A sound bite is a tiny clip from a speech. These posts are designed to be quick ideas (“bites”) about how we busy people can practically integrate wellness into our daily lives. How do you eat an elephant? One bite at a time. How do you accomplish something overwhelming? Start with a manageable crumb.
What enhances your attention for at least two hours, improves your reaction time, and immediately boosts your mood? According to neuroscientist Wendy Suzuki, exercise is “the most transformative thing that you can do for your brain”, with the above benefits occurring after even a single workout. Regular exercise actually changes the physical structure of the brain, improving long-term memory, and bolstering against the effects of neurodegenerative diseases and normal cognitive decline.
Per recommendations from the American Academy of Pediatrics and the U.S. Department of Health and Human Services, everyone should aim for at least 60 minutes per day of moderate to vigorous physical activity (and children younger than age 6 need even more physical activity!). Focus on exercise that strengthens your heart, your muscles, and your bones. Here are a few ways to add more movement into your day:
Take the stairs instead of the elevator.
Park in the farthest spot from the door.
Briskly walk laps around the parking lot.

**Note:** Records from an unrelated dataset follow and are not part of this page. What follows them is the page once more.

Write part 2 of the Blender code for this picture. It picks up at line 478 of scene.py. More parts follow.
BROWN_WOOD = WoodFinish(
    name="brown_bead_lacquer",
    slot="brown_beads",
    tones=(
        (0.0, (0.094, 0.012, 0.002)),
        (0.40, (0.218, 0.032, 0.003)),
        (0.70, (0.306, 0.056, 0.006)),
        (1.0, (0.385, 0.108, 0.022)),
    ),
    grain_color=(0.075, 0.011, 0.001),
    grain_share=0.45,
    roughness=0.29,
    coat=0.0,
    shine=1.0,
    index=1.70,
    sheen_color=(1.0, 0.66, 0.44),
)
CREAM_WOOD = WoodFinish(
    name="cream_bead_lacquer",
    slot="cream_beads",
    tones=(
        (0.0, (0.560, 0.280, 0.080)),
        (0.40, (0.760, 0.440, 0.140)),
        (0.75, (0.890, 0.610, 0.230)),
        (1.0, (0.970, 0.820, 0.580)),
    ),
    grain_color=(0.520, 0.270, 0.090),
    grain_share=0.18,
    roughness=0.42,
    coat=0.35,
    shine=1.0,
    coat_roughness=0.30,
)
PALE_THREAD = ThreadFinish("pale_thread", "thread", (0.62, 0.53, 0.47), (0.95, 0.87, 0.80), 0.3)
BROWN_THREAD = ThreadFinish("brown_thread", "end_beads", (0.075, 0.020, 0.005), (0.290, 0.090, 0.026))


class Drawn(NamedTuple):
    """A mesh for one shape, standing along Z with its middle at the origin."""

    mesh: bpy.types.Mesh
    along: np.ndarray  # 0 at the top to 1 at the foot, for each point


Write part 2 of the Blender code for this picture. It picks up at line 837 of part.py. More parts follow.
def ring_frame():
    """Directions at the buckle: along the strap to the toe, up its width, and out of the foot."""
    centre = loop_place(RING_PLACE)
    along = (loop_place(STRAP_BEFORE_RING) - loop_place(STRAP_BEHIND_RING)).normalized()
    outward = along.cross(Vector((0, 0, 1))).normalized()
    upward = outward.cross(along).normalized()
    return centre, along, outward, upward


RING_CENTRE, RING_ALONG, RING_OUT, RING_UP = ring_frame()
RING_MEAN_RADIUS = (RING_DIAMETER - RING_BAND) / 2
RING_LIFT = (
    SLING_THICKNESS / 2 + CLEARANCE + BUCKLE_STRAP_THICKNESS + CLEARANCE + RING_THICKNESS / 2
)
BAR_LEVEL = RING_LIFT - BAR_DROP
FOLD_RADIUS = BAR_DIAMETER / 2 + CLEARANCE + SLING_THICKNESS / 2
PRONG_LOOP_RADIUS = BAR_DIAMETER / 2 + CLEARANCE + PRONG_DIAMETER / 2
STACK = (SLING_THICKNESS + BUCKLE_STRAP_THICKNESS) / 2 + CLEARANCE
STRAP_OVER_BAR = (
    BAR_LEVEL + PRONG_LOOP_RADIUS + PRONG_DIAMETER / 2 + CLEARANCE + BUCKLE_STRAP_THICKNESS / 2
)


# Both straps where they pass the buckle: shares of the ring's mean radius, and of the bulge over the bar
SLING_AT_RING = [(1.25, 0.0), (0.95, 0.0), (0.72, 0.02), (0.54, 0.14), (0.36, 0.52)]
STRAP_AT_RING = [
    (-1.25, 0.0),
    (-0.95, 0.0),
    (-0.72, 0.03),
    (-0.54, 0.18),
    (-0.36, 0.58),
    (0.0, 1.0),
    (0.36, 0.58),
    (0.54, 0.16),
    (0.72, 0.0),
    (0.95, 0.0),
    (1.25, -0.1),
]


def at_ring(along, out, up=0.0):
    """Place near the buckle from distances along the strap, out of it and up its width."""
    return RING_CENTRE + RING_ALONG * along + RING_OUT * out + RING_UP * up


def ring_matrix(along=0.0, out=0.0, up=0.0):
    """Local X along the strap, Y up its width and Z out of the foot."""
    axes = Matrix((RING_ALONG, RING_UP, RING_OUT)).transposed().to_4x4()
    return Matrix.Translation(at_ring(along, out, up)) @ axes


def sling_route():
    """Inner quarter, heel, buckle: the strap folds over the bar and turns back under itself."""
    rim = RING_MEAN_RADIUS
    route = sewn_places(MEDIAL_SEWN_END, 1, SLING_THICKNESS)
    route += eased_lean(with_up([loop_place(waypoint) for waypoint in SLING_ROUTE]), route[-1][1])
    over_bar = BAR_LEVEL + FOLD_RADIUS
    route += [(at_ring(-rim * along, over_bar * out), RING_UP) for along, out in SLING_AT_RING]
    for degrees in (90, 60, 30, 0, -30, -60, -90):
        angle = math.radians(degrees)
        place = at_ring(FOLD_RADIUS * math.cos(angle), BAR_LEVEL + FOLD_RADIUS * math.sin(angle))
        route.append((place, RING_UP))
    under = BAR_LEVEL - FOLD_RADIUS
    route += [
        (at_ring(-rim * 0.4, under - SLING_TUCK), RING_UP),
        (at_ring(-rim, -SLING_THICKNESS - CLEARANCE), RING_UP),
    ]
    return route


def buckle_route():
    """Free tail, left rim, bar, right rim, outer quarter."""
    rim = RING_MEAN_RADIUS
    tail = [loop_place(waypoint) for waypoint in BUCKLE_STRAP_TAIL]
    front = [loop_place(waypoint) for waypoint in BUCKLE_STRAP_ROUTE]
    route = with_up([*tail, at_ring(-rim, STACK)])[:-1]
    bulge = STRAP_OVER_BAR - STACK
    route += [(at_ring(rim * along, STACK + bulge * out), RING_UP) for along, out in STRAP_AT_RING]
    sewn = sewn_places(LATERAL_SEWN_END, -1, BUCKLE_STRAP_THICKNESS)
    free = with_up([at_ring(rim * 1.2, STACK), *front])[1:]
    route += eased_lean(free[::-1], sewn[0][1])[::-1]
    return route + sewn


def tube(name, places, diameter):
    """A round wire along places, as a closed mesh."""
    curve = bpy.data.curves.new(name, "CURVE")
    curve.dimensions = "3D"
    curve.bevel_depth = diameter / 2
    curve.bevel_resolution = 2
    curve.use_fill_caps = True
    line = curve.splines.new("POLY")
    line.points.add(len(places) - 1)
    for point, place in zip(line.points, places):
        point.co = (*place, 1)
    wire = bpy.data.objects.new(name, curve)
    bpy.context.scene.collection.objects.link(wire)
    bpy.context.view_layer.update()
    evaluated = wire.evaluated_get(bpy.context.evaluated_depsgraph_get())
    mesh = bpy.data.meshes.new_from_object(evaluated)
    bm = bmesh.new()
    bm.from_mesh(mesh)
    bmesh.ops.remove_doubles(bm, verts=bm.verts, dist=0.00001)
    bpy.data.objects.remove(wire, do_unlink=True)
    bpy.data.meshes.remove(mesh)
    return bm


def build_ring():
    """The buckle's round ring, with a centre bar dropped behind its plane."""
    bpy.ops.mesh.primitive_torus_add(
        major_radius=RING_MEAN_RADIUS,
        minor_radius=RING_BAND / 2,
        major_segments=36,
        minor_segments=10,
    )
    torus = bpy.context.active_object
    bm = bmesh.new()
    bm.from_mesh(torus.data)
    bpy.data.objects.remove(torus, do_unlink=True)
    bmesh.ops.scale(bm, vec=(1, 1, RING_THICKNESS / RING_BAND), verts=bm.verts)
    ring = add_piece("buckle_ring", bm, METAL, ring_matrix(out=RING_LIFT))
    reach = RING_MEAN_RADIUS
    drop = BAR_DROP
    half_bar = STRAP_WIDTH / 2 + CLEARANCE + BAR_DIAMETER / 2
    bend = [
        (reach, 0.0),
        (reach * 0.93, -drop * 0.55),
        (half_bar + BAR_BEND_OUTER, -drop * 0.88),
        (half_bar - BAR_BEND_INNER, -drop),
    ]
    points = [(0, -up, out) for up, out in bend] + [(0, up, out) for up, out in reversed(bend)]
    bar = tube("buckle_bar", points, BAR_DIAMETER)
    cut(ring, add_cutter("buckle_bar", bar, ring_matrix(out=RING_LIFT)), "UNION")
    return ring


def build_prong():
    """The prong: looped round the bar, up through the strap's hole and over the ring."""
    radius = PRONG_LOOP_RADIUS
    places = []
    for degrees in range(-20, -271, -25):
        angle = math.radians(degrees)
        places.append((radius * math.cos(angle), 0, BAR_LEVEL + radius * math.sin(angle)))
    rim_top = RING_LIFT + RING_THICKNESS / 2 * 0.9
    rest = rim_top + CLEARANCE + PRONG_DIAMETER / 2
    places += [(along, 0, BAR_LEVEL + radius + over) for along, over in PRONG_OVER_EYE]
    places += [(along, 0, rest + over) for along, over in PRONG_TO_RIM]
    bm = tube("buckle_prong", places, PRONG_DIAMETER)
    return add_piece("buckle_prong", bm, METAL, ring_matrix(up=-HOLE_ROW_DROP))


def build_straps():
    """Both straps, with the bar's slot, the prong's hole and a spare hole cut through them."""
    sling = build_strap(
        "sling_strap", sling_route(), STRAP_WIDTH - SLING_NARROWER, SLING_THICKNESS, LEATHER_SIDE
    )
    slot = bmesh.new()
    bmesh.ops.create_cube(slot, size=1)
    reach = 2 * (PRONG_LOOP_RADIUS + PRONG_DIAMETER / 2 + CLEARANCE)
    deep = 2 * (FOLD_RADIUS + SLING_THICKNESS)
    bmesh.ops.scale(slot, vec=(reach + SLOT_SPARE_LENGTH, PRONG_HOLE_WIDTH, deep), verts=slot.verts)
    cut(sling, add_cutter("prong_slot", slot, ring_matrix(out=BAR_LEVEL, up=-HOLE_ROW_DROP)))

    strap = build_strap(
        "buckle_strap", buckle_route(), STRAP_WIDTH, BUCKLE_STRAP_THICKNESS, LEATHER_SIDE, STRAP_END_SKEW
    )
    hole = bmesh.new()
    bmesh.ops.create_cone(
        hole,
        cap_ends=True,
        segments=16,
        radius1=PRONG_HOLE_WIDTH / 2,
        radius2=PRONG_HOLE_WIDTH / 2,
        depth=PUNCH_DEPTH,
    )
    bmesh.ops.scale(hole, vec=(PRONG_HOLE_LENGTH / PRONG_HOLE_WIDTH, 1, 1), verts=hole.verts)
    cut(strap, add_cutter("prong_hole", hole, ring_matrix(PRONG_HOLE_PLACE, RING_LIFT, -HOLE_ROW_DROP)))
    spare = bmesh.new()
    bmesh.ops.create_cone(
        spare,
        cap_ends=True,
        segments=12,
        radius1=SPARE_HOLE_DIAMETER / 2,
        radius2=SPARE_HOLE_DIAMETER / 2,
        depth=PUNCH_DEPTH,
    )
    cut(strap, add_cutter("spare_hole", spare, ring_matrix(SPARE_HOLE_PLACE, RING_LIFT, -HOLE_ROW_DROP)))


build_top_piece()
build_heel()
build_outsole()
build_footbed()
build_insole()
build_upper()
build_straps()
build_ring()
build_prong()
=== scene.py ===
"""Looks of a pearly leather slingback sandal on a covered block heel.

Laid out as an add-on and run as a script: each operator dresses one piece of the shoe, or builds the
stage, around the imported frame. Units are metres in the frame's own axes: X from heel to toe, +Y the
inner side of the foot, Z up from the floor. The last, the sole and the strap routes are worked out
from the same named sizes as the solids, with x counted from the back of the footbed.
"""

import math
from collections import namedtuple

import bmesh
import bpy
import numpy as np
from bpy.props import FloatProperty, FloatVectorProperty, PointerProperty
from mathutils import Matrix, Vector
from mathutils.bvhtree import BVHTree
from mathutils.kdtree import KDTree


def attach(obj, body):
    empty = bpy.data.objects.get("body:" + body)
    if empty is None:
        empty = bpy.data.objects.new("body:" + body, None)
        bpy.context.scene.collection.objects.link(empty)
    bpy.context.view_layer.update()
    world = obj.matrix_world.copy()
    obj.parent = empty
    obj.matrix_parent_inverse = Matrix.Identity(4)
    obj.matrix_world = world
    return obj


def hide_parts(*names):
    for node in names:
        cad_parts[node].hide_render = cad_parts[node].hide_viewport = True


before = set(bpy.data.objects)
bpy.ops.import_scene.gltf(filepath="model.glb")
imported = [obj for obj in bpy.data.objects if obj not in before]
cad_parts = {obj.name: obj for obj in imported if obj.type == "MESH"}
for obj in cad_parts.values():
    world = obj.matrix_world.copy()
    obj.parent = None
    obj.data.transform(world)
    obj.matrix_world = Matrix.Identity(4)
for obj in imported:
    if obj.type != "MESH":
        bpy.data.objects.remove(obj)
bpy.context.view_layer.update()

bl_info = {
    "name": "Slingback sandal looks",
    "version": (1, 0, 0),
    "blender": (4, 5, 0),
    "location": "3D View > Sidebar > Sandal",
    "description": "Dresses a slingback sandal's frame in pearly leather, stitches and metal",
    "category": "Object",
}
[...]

Do jumping jacks during commercials.
Make it fun. If exercise isn’t fun, it isn’t sustainable. Find a workout buddy. Make exercise a game (identify timelines and incentives). Revisit activities you enjoyed as a child (e.g. riding a bike, rollerskating, trying to hula hoop, jumping rope, climbing on playground equipment, etc.).
Prepare. Wear appropriate clothing and footgear. Partner with medical professionals regarding past injuries or current health conditions. Notify a trusted friend or partner of your plans and your timeline, and check in as agreed.
Know when to stop. Take breaks when necessary to “refuel”: catch your breath, drink water, or eat a snack. Stop immediately if you feel faint or light-headed: sit down, and put your head between your legs; breathe deeply. Trust your gut, and avoid unsafe conditions; don’t hesitate to call for help.
Celebrate. Celebrate even small victories. You laid out your workout clothes the night before. You put on your running shoes. You made it to the end of the driveway and back. Accomplishing anything requires a series of actions, and each of these “wins” is a stepping stone toward your goal outcome. Celebrating wins creates momentum for future success.